— TASK DESCRIPTION —
Answer with a single number: the count of lines that include the string "from".

— EXCERPTED DATA —
--- START ---

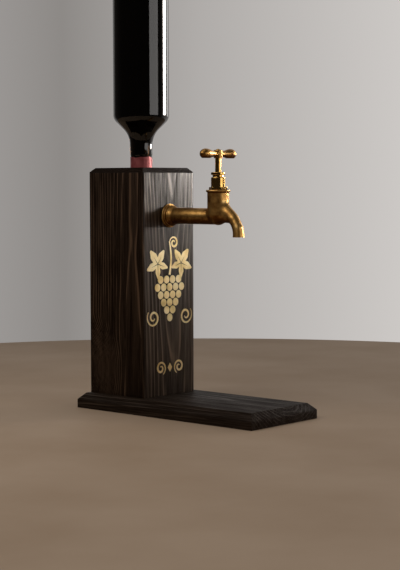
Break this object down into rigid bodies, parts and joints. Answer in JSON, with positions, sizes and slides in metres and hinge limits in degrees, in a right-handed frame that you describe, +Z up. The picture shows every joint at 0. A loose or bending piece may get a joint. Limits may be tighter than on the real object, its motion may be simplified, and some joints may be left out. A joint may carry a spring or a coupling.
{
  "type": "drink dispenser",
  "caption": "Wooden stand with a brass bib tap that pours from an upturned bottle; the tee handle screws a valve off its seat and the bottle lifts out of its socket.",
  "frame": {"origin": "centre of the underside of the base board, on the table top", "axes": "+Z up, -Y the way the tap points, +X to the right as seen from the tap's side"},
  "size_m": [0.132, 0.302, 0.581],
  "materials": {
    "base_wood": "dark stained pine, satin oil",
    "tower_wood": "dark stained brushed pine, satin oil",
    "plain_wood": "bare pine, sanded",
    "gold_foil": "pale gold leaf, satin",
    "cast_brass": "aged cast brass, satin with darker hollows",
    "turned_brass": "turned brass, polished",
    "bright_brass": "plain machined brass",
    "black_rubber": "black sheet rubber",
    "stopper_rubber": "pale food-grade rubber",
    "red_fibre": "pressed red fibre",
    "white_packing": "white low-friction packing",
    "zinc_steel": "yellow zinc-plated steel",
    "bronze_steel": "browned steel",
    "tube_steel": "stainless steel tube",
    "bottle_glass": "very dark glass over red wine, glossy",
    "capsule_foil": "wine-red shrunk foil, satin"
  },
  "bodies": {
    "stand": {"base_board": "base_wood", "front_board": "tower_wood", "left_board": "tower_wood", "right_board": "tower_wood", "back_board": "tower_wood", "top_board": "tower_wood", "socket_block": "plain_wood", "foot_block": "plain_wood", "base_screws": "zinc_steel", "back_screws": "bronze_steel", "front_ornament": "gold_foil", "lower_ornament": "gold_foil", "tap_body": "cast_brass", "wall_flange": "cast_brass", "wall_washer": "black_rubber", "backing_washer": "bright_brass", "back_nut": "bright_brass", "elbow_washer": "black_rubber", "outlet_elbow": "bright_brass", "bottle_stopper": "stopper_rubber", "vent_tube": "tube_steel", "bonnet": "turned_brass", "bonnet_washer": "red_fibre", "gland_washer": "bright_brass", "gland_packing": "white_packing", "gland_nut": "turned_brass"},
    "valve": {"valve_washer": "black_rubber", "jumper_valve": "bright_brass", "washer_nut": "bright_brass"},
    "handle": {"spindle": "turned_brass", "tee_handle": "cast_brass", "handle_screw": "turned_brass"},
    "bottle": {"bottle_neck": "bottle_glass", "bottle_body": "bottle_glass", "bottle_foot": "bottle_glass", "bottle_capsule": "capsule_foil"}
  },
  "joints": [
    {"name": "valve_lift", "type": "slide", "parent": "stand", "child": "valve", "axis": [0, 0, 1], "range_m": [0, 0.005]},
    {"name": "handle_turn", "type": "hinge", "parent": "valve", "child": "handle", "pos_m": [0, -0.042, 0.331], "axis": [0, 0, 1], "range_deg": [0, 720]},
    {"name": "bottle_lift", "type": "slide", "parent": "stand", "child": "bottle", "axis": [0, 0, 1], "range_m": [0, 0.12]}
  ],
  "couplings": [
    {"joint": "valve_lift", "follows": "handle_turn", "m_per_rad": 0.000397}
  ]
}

--- END ---
--- START ---

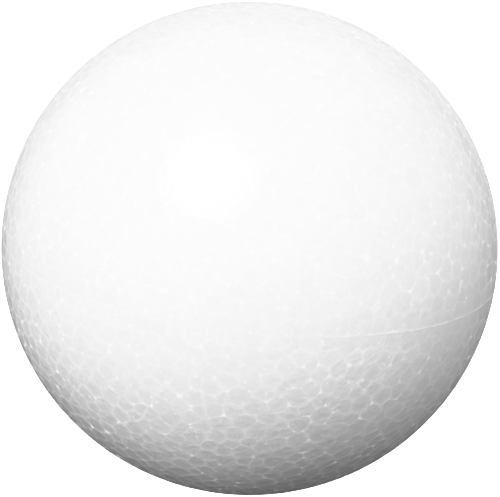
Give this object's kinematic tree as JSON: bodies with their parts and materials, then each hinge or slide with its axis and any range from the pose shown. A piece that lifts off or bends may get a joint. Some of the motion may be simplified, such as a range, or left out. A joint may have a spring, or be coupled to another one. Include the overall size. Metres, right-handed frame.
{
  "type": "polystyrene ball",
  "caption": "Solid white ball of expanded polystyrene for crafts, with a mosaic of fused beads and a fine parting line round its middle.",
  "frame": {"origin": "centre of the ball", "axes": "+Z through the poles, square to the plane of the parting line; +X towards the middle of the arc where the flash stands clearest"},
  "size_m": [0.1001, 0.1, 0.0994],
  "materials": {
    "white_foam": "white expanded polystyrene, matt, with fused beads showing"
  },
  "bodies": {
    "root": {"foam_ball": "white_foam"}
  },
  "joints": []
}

--- END ---
--- START ---

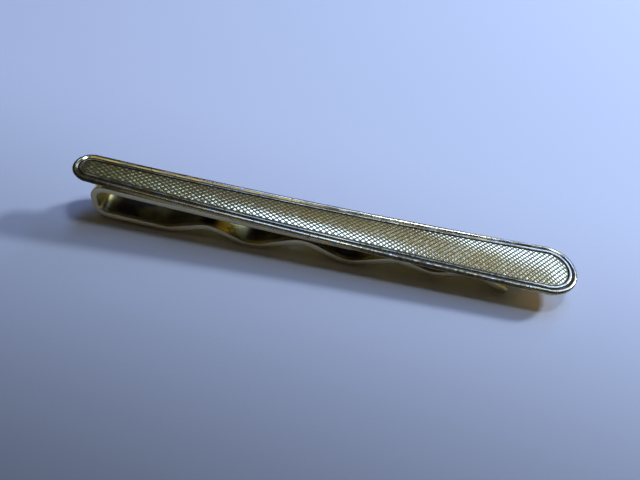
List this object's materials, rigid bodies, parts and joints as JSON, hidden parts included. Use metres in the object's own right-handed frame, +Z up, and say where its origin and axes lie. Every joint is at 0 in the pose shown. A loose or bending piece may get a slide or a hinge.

--- END ---

— CORRECT RESULT —
3